Factory quote questions to send
- Is the quoted GSM the greige, finished, or washed fabric weight? Please state how it is measured.
- Can you quote the same pouch in 100, 120, 140, and 160 GSM so we can compare hand feel, print quality, and freight impact?
- What is the exact print method you recommend for our logo size, line thickness, and color count?
- What is the MOQ per size, per color, and per print variant, and where do setup charges start?
- What are the sample charges, sample lead time, and what sample will be used as the bulk production reference?
- What are your standard finished-size tolerances, and what shrinkage range should we expect after sewing or washing?
- How many pieces go into each inner pack and master carton, and what carton size do you expect for export?

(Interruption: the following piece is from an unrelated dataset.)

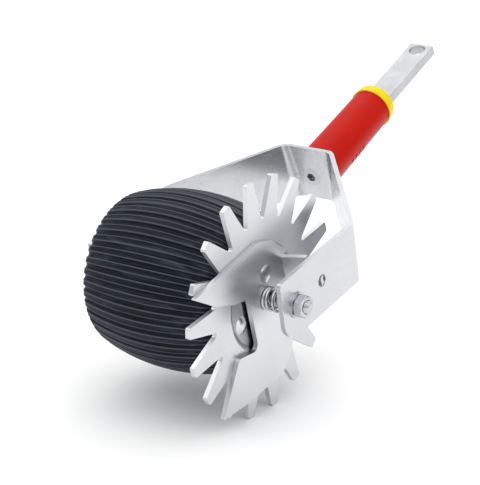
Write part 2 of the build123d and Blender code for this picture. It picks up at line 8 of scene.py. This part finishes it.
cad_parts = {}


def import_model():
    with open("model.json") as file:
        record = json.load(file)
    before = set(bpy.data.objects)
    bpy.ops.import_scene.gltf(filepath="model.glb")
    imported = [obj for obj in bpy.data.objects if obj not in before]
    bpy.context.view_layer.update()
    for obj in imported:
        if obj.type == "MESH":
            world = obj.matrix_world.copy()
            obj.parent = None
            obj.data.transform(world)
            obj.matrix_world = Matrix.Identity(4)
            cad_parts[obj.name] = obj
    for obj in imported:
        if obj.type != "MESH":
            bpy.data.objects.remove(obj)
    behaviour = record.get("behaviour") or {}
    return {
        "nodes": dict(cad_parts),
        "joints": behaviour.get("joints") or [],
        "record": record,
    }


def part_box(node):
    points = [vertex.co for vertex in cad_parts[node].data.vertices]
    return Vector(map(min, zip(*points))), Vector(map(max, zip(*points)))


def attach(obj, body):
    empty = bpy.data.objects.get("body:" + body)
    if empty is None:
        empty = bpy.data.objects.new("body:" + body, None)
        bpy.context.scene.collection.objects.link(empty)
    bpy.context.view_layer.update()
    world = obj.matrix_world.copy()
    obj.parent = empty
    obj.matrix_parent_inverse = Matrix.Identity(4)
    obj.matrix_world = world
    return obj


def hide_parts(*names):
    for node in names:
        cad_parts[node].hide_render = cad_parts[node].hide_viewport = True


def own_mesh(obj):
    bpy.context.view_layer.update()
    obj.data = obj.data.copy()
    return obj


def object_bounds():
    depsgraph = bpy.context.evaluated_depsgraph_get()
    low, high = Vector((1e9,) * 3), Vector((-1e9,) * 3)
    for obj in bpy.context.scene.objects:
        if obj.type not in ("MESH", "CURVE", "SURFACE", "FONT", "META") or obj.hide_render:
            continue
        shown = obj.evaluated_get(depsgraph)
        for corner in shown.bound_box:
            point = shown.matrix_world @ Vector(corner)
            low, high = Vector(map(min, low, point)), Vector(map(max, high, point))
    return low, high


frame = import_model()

# Rolling lawn-edge trimmer head, in metres. The CAD nodes keep their shapes. A few of them get a more
# detailed piece in their place: the ribbed tyre, the nut, the threaded bolt and the spring.

MM = 0.001
cad_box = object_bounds()


# ---- places read from the frame ---------------------------------------------------------------
spin_joint = next(joint for joint in frame["joints"] if joint["name"] == "roller_spin")
AXLE = Vector(spin_joint["pos_m"])


# ---- mesh helpers -----------------------------------------------------------------------------
def new_piece(name, verts, faces, material, body):
    """A mesh in the row frame that rides on a body and takes its finish from a record slot."""
    mesh = bpy.data.meshes.new(name)
    mesh.from_pydata(verts, [], faces)
    mesh.validate()
    bm = bmesh.new()
    bm.from_mesh(mesh)
    bmesh.ops.recalc_face_normals(bm, faces=bm.faces)
    bm.to_mesh(mesh)
    bm.free()
    mesh.polygons.foreach_set("use_smooth", [True] * len(mesh.polygons))
    mesh.materials.append(material)
    piece = bpy.data.objects.new(name, mesh)
    bpy.context.scene.collection.objects.link(piece)
    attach(piece, body)
    return piece


def grid_faces(rings, around):
    """Quads between neighbouring rings of points, each ring with the same number of points."""
    faces = []
    for ring in range(rings - 1):
        for step in range(around):
            following = (step + 1) % around
            faces.append((
                ring * around + step,
                ring * around + following,
                (ring + 1) * around + following,
                (ring + 1) * around + step,
            ))
    return faces


def around_axle(station, radius, angle):
    """Point at a station along the axle, with the angle in radians from +Y towards +Z."""
    return AXLE + Vector((station, radius * cos(angle), radius * sin(angle)))


BEVEL_ANGLE = 35        # degrees; flatter edges stay as they are
BEVEL_SEGMENTS = 3


def bevelled(obj, width):
    """Softens a CAD node's machined edges with a modifier, which leaves its own mesh alone."""
    bevel = obj.modifiers.new("edge", "BEVEL")
    bevel.width = width
    bevel.segments = BEVEL_SEGMENTS
    bevel.limit_method = "ANGLE"
    bevel.angle_limit = radians(BEVEL_ANGLE)
    bevel.harden_normals = True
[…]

- Which steps create the longest lead time in your process: fabric sourcing, printing, sewing, inspection, or packing?
- Can you confirm whether the quote includes drawcord, labels, folding, carton markings, and any extra packing requirements?
- What QC checks do you perform before shipment, and can you share the AQL or inspection method you use?
Quality-control points to confirm
- Measure finished size on at least 5-10 random units per lot and compare against the approved tolerance, not against the cut size.
- Inspect fabric against the approved swatch before cutting bulk material to confirm weight, weave density, color, and surface consistency.
- Check drawcord pull performance and channel stitching for tearing, twist, skipped stitches, or uneven tension at the entry points.
- Verify print registration, opacity, and cure quality by rubbing, folding, and light abrasion tests on sample units.
- Confirm seam density, top-stitch consistency, corner reinforcement, and clean finishing at the cord channel.
- Inspect for stain, oil mark, needle damage, loose threads, and uneven trimming before cartons are sealed.
- Check carton labels, size splits, count accuracy, and gross weight before goods leave the factory.
- Keep one signed reference sample and one approved spec sheet on file so any reprint or replenishment can match the original order.